Standard VI(A), Disclosures of Conflicts, requires Pennington to disclose all matters, including beneficial ownership of securities of other investments, that could be expected to impair the member’s ability to make unbiased and objective recommendations. Which of the following matters would least likely be disclosed to Elise?
A)
Pennington owns shares in Allux.
B)
Pennington played golf with Helmut Flanders on a regular basis and developed client relationships from those golf outings.
C)
AIA has a soft dollar arrangement with a brokerage firm owned by Pennington’s sister.

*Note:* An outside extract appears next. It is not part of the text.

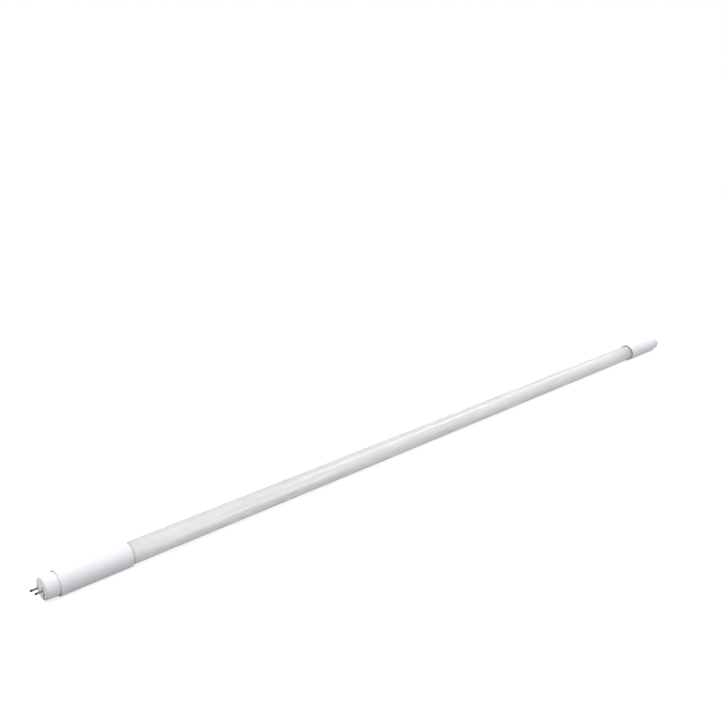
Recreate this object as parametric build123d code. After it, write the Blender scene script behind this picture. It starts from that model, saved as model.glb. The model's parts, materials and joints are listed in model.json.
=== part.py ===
"""LED tube lamp of the 1200 mm class: an opal plastic tube, 25 mm across, with a light board in it,
and a sleeve, 28 mm across, a nose and two contact pins at each end. Millimetres.

Frame: the origin is at mid-length on the tube's axis. +X runs from the end that holds the driver
to the plain end, Y is level and along the line of the pins, and +Z is the way the LEDs face.
Each end is drawn in its own frame, with x = 0 at the top of the domed face, level with the pins'
shoulders, between which the lamp is measured, and +x into the lamp.
"""
import os
from math import sqrt

from build123d import *

# the lamp from shoulder to shoulder, and its two-pin ends
lamp_length = 1199.4
pin_spacing = 12.7
pin_d = 2.35
pin_reach = 7.6
pin_tip_round = 0.8
pin_seat_d = 2.8
pin_flange_d = 4.2
pin_flange_thick = 0.8
pin_tail_d = 1.9
pin_tail = 3.2

# the opal tube and the two rails that hold the light board
tube_d = 25.0
tube_wall = 1.0
rail_width = 2.2
rail_lip = 0.9
rail_floor = 0.9
rail_inward = 1.1

# the sleeves
sleeve_wall = 1.3
sleeve_length = 80.0
sleeve_fit = 0.2
sleeve_front_round = 0.4
sleeve_mouth = 0.8
sleeve_taper_length = 5.0
sleeve_taper = 0.35
tube_insert = 20.0
stop_width = 1.5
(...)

Pennington playing golf with Elise’s husband Helmut Flanders is not a conflict with respect to his relationship with Elsie and he need not disclose to her that he played golf with Flanders. Flanders was his client at the time and there was full disclosure that Pennington developed new client relationships. Al the other matters must be disclosed.

Which of the following best describes Pennington’s compliance with the CFA Institute Standards regarding his use of soft dollars? The purchase of:
A)
both research reports and carpeting are allowable uses of soft dollars.
B)
research reports and attending the conference are allowable uses of soft dollars.
C)
research reports is an allowable use of soft dollars.

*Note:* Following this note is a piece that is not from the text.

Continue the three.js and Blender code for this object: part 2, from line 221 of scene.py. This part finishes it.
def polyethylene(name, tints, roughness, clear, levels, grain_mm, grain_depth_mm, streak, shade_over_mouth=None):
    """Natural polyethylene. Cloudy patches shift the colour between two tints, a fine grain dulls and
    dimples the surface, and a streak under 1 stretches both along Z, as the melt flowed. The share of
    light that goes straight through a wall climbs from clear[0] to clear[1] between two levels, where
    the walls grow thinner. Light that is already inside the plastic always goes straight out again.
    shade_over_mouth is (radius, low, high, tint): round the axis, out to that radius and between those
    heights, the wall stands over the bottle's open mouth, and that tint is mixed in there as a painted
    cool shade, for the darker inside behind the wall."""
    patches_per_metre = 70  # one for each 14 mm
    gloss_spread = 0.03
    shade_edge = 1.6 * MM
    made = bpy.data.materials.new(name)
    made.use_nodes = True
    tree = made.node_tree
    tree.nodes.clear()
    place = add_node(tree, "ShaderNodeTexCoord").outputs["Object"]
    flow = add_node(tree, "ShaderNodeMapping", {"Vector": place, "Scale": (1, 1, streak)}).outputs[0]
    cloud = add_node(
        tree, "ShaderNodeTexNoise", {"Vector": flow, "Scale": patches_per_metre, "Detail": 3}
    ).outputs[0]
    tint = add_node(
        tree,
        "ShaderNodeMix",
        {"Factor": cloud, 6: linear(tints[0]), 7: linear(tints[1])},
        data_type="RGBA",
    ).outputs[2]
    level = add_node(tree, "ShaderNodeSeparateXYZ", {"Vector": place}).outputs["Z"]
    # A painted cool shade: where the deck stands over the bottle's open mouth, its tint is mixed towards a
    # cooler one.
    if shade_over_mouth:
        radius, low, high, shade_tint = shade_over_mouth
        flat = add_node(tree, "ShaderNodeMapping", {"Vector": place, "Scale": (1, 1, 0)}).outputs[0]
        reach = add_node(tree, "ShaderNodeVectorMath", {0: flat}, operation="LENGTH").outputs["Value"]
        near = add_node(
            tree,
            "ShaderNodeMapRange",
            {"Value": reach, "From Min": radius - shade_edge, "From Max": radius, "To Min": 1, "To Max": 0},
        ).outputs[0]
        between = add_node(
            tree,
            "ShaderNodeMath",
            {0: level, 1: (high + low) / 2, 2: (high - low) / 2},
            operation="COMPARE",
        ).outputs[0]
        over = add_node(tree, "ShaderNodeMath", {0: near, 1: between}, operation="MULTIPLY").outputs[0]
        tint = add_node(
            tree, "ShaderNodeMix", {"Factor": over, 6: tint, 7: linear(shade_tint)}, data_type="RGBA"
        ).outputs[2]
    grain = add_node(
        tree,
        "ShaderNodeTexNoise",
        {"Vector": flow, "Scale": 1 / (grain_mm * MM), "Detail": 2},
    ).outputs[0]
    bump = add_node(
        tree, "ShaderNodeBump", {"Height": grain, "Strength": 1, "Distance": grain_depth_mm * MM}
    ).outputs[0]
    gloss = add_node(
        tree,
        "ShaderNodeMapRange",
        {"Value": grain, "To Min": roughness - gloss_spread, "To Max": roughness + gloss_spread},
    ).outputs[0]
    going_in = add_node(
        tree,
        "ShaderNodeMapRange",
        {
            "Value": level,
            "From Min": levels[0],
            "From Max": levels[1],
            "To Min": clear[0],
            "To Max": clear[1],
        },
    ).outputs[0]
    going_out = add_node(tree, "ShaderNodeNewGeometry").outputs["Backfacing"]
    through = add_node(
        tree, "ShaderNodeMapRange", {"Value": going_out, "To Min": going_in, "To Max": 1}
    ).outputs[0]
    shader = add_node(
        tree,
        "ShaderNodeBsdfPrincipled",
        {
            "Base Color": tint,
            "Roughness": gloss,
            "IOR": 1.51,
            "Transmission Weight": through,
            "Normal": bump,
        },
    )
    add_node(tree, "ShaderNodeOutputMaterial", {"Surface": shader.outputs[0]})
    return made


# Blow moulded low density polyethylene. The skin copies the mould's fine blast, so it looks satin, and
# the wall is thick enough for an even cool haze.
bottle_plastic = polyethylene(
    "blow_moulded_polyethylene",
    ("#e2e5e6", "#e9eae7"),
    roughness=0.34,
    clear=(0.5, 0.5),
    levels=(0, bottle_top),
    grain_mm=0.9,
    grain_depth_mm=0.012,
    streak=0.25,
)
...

Brokerage is commission generated from trades and is an asset of the client not the investment manager. Soft dollars is the use of brokerage to purchase research services that benefit the client in the investment decision-making process. The investment manager has an ongoing responsibility to seek to obtain best execution, minimize transaction costs, and use client brokerage to benefit clients. Consequently, contingent on disclosure of a soft dollar arrangement to clients whose portfolios might be affected, the CFA Institute Standards permit client brokerage only to be used to purchase research; that is, goods and services, the primary use of which directly assists the investment manager in the investment decision making process and not in the management of the firm.

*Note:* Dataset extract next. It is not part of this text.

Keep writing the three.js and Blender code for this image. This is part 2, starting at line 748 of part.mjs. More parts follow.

Pennington would like to continue to direct trades from Elise’s portfolio to his sister’s brokerage firm. In order to continue with this arrangement and comply with the CFA Institute Standards, which of the following disclosures are required?
A)
Pennington must disclose policies with respect to all soft dollar arrangements and receive written consent from Elise that she understands the consequences if he is not seeking best price and execution through First Brokerage.
B)
Pennington must clearly disclose that his duty as the investment manager is to continue to seek to obtain best execution.
C)
Pennington must disclose that directed brokerage arrangements that require the investment manager to commit a certain percentage of brokerage might affect his ability to seek to obtain best execution.



Investment managers are required to disclose policies with respect to soft dollar arrangements. Standard III(A), Loyalty, Prudence, and Care, requires Pennington to seek best price and execution with his trades and if he directs trades through a broker in which he may not receive best price and execution he must get a written statement from his clients that they are aware that he is not seeking best price and execution and the consequences for their accounts.

After determining Elise’s risk and return objectives, liquidity needs, tax considerations, and unique circumstances, Pennington has decided the he must reduce Elise’s holding of Allux shares. He has several other clients, whom he met through Flanders, who also have significant holdings in Allux. Pennington has also decided to reduce his own holdings in Allux since his term as a director of Allux will be up in June. He does not plan to seek reappointment, but as a member of the audit committee, he is privy to information about a tender offer. Pennington realizes this is a complex situation.
Of the following Standards, determine which would least likely help Pennington decide what actions with respect to selling shares of Allux would be in compliance with the CFA Institute Standards of Practice.
A)
Standard III(B), Fair Dealing.
B)
Standard III(C), Suitability.
C)
Standard VI(A), Disclosure of Conflicts.


Standard III(C), Suitability, is least likely to provide Pennington with guidance when he considers selling Elise’s holdings of Allux. This standard describes members’ responsibilities in developing appropriate recommendations and taking suitable actions. To reach the point where he has decided to sell Elise’s shares, Pennington would already have met these requirements. He has determined Elise’s and his other clients’ requirements and has recommended an appropriate and suitable investment action. His concern is how to implement his recommendation and be in compliance with the Standards of Professional Conduct.
Pennington has several problems with respect to selling shares of Allux from Elise’s portfolio and the portfolios of his other clients. First, he must comply with Standard III(B) and deal fairly and objectively with all clients and prospects when taking this investment action. Pennington must disclose his ownership of Allux to all affected clients according to Standard VI(A) and ensure that transactions for clients take precedence over transactions on his own behalf according to Standard VI(B).


Since Pennington is a director of Allux and a member of the audit committee, what additional Standard is specifically applicable to Pennington’s decision to sell his and his clients’ shares of Allux?
A)
Standard IV, Duties to Employers.
B)
Standard VII, Responsibilities as a CFA Institute Member or CFA Candidate.
C)
Standard II, Integrity of Capital Markets.



As a director and member of Allux’s audit committee, Pennington possesses material nonpublic information about a tender offer. Therefore, Pennington must be particularly concerned about complying with Standard II(A), Material Nonpublic Information.